Драматургические эксперименты позднего Державина явно не отвечали запросам зрителей. "Дебора" самого Шаховского - патриотическая трагедия на библейский сюжет (Кн. Судей. 4-5) - не могла затмить "Димитрия Донского" уже потому, что не была "русской" трагедией. Хотя ее непосредственным "образцом" была "Гофолия" Расина, Шаховской явно подхватил одну из линий, которая привлекала зрителей к озеровским пьесам. В центре "Деборы" стоял сильный женский характер, который вдохновлял мужских персонажей и народ на подвиги во имя отечества. Дебора превосходит в уме, проницательности и стойкости своего мужа Лавидона, избранного вождем израильтян. Лавидон храбр, но доверчив и легко поддается внушению политических интриганов, Дебора послушна лишь Вышней воле и готова идти до конца в борьбе с врагами веры и отечества.
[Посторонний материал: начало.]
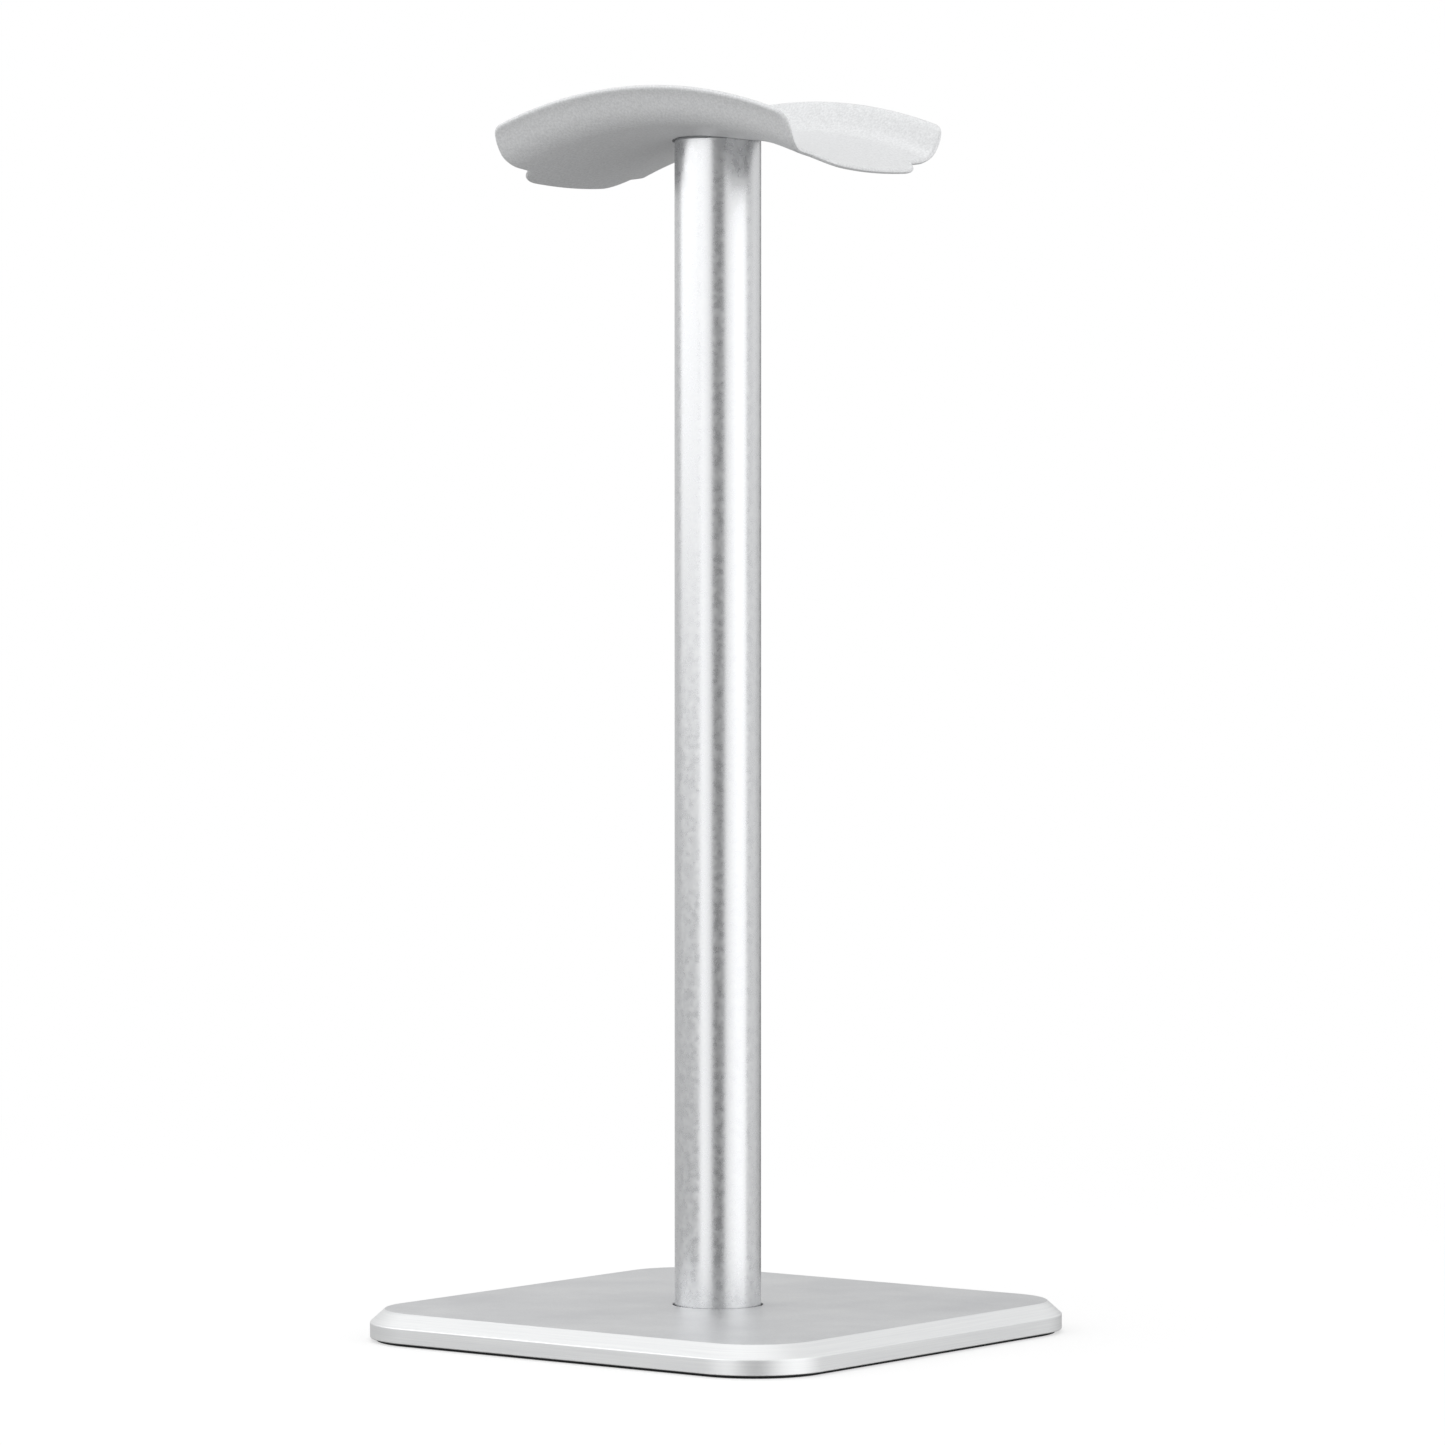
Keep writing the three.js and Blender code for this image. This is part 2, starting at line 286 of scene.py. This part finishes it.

Ксения у Озерова также проявляет в решительную минуту больше твердости, чем русский вождь, готовый вместо Куликовской битвы начать междоусобную войну за руку Ксении:

Д и м и т р и й

Но брак <Ксении с Тверским. - Л.К..> остановить довольно здесь мечей;

К защите прав моих довольно рук <...>

............. Во ярости моей

На брань, на люту брань пойду, мой стан подвигну

И твоего отца я местию достигну.

К с е н и я

Постой, о государь! куда стремишься ты!

И ревности куда влекут тебя мечты?

Иль хочешь ты в своем свирепом исступленьи

.....................

Явить татарам здесь отечества позор,

Приуготовить им победу несомненну,

Россию под ярем вести окровавленну? и т.д. 21

Есть в "Деборе" и другие очевидные переклички с "Донским": совет священников и старейшин, который должен решить судьбу Силома, параллелен совету перед битвой в шатре Димитрия (д. 1, явл. 1-3); совет первосвященника покориться воле Сисара живо напоминает предложение старого князя Белозерского искать мира с Мамаем (зрелая опытность противопоставлена в обоих случаях пылкой молодости). Однако только через двадцать лет Шаховской нашел тот ракурс для "русской трагедии", который помог ему по-своему "переписать" Озерова.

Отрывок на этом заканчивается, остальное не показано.